Please, enlighten me.

2012/10/28 Stirling Newberry <[email protected]>

> Your post is self-contradictory.
>
> On Oct 27, 2012, at 8:04 PM, Apostolis Xekoukoulotakis wrote:
>
> > 1)I don't think that google results have any credibility at all.
> > 2)The basis of a wiki is the open source license of its contents. That is
> > why it is a collaboration.
> >
> >> Consensus is core to what credibility wikipedia has, because it is much
> > harder to get a bot net to generate it than to generate links. It means
> > that anyone who writes has at least consented to have others check their
> > work.
> >
> > That is incorrect. It is much more difficult because each page is checked
> > by users. In the same way, rating an article will be done by users and
> the
> > network of trust will be dynamic.

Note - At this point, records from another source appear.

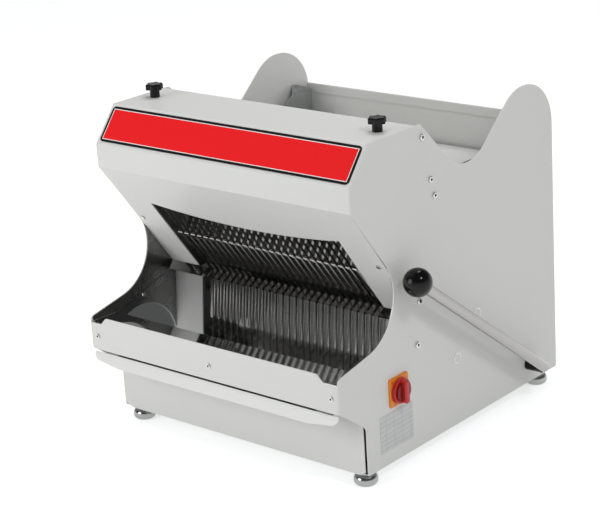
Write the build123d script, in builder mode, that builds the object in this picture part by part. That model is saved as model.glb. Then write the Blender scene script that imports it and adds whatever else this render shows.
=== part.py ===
from build123d import *
import math
import os

os.makedirs("parts", exist_ok=True)

# ---------------------------------------------------------------- main sizes
half_width = 310.0          # outer faces of the two side panels
sheet = 2.0                 # side panels and hood
thin_sheet = 1.5            # tray, lip, chute and back sheet
side_gap = 0.4              # inner sheets stop this short of a side panel
foot_height = 30.0
running_fit = 0.05          # radial play of a shaft or rod in its hole
screw_play = 0.1            # radial play round a screw
inner_half = half_width - sheet - side_gap

# profile of a side panel, (depth, height) with the corner radii
front_low = (0.0, 178.0)
front_top = (0.0, 242.0)
opening_back = (243.4, 288.2)
slope_top = (60.3, 530.0)
brow = (59.5, 576.0)
hood_front = (115.0, 643.0)
hood_back = (268.0, 642.0)
notch_low = (401.0, 503.0)
ear_front = (561.0, 638.0)
ear_back = (692.0, 638.0)
rear_low = (692.0, foot_height)
apron_low = (72.0, foot_height)
apron_top = (72.0, 124.5)
panel_corners = (
    front_low, front_top, opening_back, slope_top, brow, hood_front, hood_back,
    notch_low, ear_front, ear_back, rear_low, apron_low, apron_top,
)
panel_radii = (3.0, 9.0, 96.0, 2.0, 4.0, 2.0, 12.0, 87.0, 90.0, 93.0, 4.0, 4.0, 16.0)

# lever, shaft and ball
pivot = (590.0, 71.0)
ball_at = (189.0, 374.3)
lever_x = half_width + 40.0
lever_r = 10.5
ball_r = 27.0
shaft_r = 10.0
hub_r = 12.5

# screws
screw_head_r = 6.0
screw_head_h = 4.0
screw_r = 2.0

# cord gland and the tilted pull strip fix the front and back of the whole
strip_low_y = -8.0
strip_top = (2.0, 171.5)
strip_low_z = 149.0
gland_back = 704.0

# the shared frame sits under the middle of the whole machine
centre_x = ((lever_x + ball_r) - (half_width + screw_head_h)) / 2
centre_y = (gland_back + strip_low_y) / 2

# under-slope of the hood: direction up the slope and into the machine
slope_run = 0.728
slope_len = math.hypot(slope_run, 1.0)
up_y = -slope_run / slope_len
up_z = 1.0 / slope_len
in_y = up_z
in_z = -up_y

# combs and blades
pitch = 16.8
strip_count = 27
strip_w = 10.4
slot_w = pitch - strip_w
comb_half = (strip_count - 1) / 2 * pitch + strip_w / 2
blade_depth = 9.0           # blade plane behind the outer face of the slope
blade_w = 4.5
blade_t = 0.6
blades_per_frame = (strip_count - 1) // 2

# blade frames
bar_front = 3.5
blade_front = bar_front      # blades start flush with the bars
yoke_neck = 10.0
bar_deep = 18.5
bar_h = 14.0
bar_a_low = 222.0
bar_a_high = 505.0
bar_b_low = 255.0
bar_b_high = 470.0
rod_r = 4.0
rod_a_x = 255.0
rod_b_x = 282.0
stroke = 10.0

# crank drive
crank_z = 95.0
crank_y = slope_top[0] + slope_run * (slope_top[1] - crank_z) + blade_depth / up_z
crank_r = 7.0
pin_r = 5.0
web_r = 17.0
yoke_x = 15.0
yoke_t = 6.0
motor_at = (520.0, 150.0)
motor_r = 60.0
motor_shaft_r = 8.0
pulley_x = 123.0
pulley_w = 14.0
belt_w = 10.0
belt_t = 6.0
belt_play = 0.3
crank_pitch_r = 50.0
motor_pitch_r = 20.0

# pusher
comb_low = (256.0, 290.0)
comb_angle = 129.0
comb_len = 99.0
comb_rim = 6.0
arm_x = 227.0
arm_t = 4.0
floor_r = 396.5
floor_half = 224.5

# hold-down comb
foot_tip = (174.3, 380.3)
elbow = (193.0, 377.0)
knee = (241.7, 446.6)
rail_y = 192.0
rail_z = 466.0
stud_x = 273.0
stud_r = 4.0

# switch and plates on the right panel
switch_at = (168.5, 166.0)
switch_size = 56.0

panel_screw_at = ((269.6, 617.7), (290.6, 533.4), (300.7, 500.9), (242.3, 314.4), (230.7, 232.9))
plug_at = ((353.0, 164.0), (422.0, 232.0))


def side_plane(x):
    """Plane across the machine; sketches are drawn as (depth, height)."""
    return Plane(origin=(x - centre_x, -centre_y, 0), x_dir=(0, 1, 0), z_dir=(1, 0, 0))


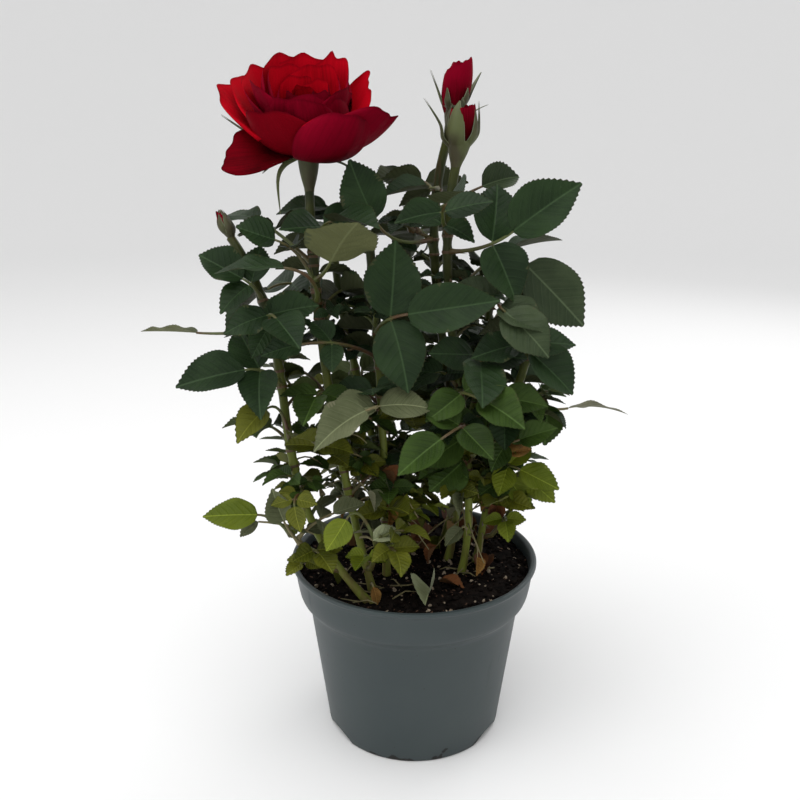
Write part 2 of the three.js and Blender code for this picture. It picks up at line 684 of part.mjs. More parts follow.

If a user is providing bad information,
> > he will be discarded manually from users.
> >
> >> That's categorically incorrect. Consensus is a rational preference, you
> > would ban it, there for violating admissibility. It will also run into
> > transitivity issues quickly, as people will set up link farms to point to
> > their version.
> >
> > Care to explain that?
> >
> > Whose preference is rational? rational preference
> > <
> http://en.wikipedia.org/wiki/Preference_(economics)#Applications_to_theories_of_utility
> >
> > Admissibity of what?
> > Admissible_rule<http://en.wikipedia.org/wiki/Admissible_rule>
> >
> > Again transitivity of whose preferences?
> >
> > I guess that you are trying to say that through consensus , we end up in
> > some sort of parreto efficient state, ie that the consensus "game" forces
> > articles to be good enough.
> >
> > I dont propose to ban consensus, only to allow users to have many
> > consensus. I think that people will continue to strive for acceptance and
> > consensus, especially since each user will have some sort of ranking.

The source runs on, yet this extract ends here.